El genocidio en Palestina no es solo la aniquilación física de un pueblo, es también la construcción constante de un relato que equipara al colonizador y al colonizado, al opresor y al oprimido, como si existiera algún punto medio entre quien ocupa y quien es despojado, entre quien asesina y quien resiste para sobrevivir. Esta falsa simetría no es nueva, pero se reinventa constantemente para adaptarse a los lenguajes de la cultura pop, del cine, de los premios internacionales y de la opinión pública occidental.
Lo vimos en la reciente gala de los Oscar, donde el documental premiado, « No other land », ejemplifica a la perfección cómo el sufrimiento palestino solo es digno de reconocimiento cuando viene de la mano de una voz israelí. Como señalaba el periodista Hamza en un artículo imprescindible, ¿Habría sido siquiera nominado –y mucho menos premiado– si Yuval Abraham, el director israelí, no estuviera vinculado al proyecto? Parece que, para ser escuchadas, las voces palestinas necesitan el aval de un acompañante blanco, israelí y sionista. Solo entonces, su dolor se vuelve legible, consumible, vendible.
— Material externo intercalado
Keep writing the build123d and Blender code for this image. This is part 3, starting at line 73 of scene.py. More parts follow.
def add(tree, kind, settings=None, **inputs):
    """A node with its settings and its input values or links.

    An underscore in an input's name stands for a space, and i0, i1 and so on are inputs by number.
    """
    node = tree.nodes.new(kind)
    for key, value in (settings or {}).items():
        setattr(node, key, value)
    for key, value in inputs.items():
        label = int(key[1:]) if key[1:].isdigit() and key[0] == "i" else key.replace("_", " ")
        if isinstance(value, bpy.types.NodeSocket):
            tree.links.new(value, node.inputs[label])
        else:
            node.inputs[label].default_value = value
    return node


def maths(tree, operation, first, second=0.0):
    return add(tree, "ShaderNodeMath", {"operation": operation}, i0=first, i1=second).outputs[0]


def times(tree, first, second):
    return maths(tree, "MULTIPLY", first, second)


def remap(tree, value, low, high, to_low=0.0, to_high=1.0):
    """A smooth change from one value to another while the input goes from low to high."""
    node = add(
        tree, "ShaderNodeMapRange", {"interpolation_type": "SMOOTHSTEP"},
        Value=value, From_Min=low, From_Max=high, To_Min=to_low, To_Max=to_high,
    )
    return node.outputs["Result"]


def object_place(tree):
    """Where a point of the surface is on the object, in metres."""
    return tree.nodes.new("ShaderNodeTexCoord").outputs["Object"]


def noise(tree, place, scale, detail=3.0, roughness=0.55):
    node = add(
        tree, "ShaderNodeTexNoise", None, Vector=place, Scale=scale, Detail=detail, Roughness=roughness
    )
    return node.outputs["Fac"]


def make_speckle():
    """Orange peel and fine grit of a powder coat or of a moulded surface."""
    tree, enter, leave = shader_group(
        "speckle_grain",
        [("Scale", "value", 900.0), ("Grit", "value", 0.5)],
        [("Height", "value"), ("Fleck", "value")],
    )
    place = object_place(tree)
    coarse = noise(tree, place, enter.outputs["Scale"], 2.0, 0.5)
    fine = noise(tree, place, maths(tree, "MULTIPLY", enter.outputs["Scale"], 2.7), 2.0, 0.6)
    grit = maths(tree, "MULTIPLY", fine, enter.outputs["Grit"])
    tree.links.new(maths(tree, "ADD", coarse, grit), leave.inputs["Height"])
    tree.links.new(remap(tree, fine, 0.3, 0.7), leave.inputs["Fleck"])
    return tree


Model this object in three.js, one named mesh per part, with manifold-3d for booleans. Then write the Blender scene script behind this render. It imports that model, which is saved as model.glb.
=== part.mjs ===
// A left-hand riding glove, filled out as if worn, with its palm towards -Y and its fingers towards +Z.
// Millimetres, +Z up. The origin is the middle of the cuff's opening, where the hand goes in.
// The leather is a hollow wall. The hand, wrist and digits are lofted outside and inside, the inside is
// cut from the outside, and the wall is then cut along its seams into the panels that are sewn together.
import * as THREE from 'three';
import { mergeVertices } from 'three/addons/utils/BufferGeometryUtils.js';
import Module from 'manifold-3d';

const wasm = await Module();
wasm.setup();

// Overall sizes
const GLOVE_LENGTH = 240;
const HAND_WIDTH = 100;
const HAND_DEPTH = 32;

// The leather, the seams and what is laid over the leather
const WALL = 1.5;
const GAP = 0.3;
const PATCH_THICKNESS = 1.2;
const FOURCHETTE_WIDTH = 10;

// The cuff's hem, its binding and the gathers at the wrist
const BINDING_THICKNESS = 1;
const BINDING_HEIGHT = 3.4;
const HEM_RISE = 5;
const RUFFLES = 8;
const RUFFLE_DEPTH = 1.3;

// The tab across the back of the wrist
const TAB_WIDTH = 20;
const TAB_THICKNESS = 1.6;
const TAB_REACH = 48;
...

Esta co-producción no es un gesto de igualdad ni de reconciliación real. Es una puesta en escena donde la resistencia palestina queda reducida a un relato humanitario despolitizado, donde el genocidio es convertido en «conflicto» y donde la ocupación militar es presentada como un malentendido entre dos pueblos iguales, que solo necesitan tender puentes y abrazarse. Pero como bien señala la activista palestina @salma.shawa_, esta narrativa fetichizada de la paz no es más que un sueño colonial que exige a las personas palestinas olvidar, perdonar y abrazar a quienes las despojan. Suena bonito, claro, pero solo desde la comodidad de quienes no llevan el peso de la masacre sobre sus cuerpos y sus tierras.
El colonizador y el colonizado nunca estarán en igualdad de condiciones. El colono, por definición, no puede equipararse en dolor, en sufrimiento, en experiencia. Quien invade, bombardea y deshumaniza no puede reclamar el mismo espacio moral que quien es asesinado, desplazado y convertido en refugiado en su propia tierra. Esta es la trampa del discurso occidental sobre Palestina: invisibilizar la relación colonial y convertir la violencia sistemática en un problema de «ambos lados». Un espejismo que exime al poder de toda responsabilidad.
Mohammed El-Kurd, en su libro Perfect Victims, profundiza sobre esta perversión de la co-producción entre colonizador y colonizado. «Nadie –ni el productor del festival, ni el columnista que escribe la reseña– parece preocuparse por el contenido de la película, si es buena o basura», escribe El-Kurd. «Lo que importa es que fue co-dirigida, un formato que satisface una pulsión libidinal en la audiencia. Espían una conversación prohibida, una reconciliación excitante entre el verdugo y la víctima». Esa reconciliación simulada, encuadrada en la estética del trauma compartido, no busca justicia, busca entretenimiento. Es el sufrimiento palestino convertido en producto de consumo cultural.
El documental premiado fetichiza ese sufrimiento. Lo reduce a una postal lacrimógena de reconciliación vacía. Nos dice que lo importante es «encontrarnos» y «abrazarnos», que la paz es posible si ambos lados ceden. Pero no hay paz sin justicia. No hay paz sin descolonización. No hay paz mientras se siga normalizando un genocidio bajo el disfraz de la buena voluntad. Y no hay simetría posible entre el opresor y el oprimido.
Mientras el cine, los premios y el periodismo occidental insistan en este falso relato de equidistancia, seguirán siendo cómplices de la colonización. Porque la justicia no nace de olvidar, ni de compartir el dolor como si fuera una mesa de diálogo entre iguales. La justicia solo nace del reconocimiento de la colonización, del desmantelamiento del régimen de apartheid y de la devolución de la tierra al pueblo palestino. Sin justicia, toda paz es solo otra forma de violencia.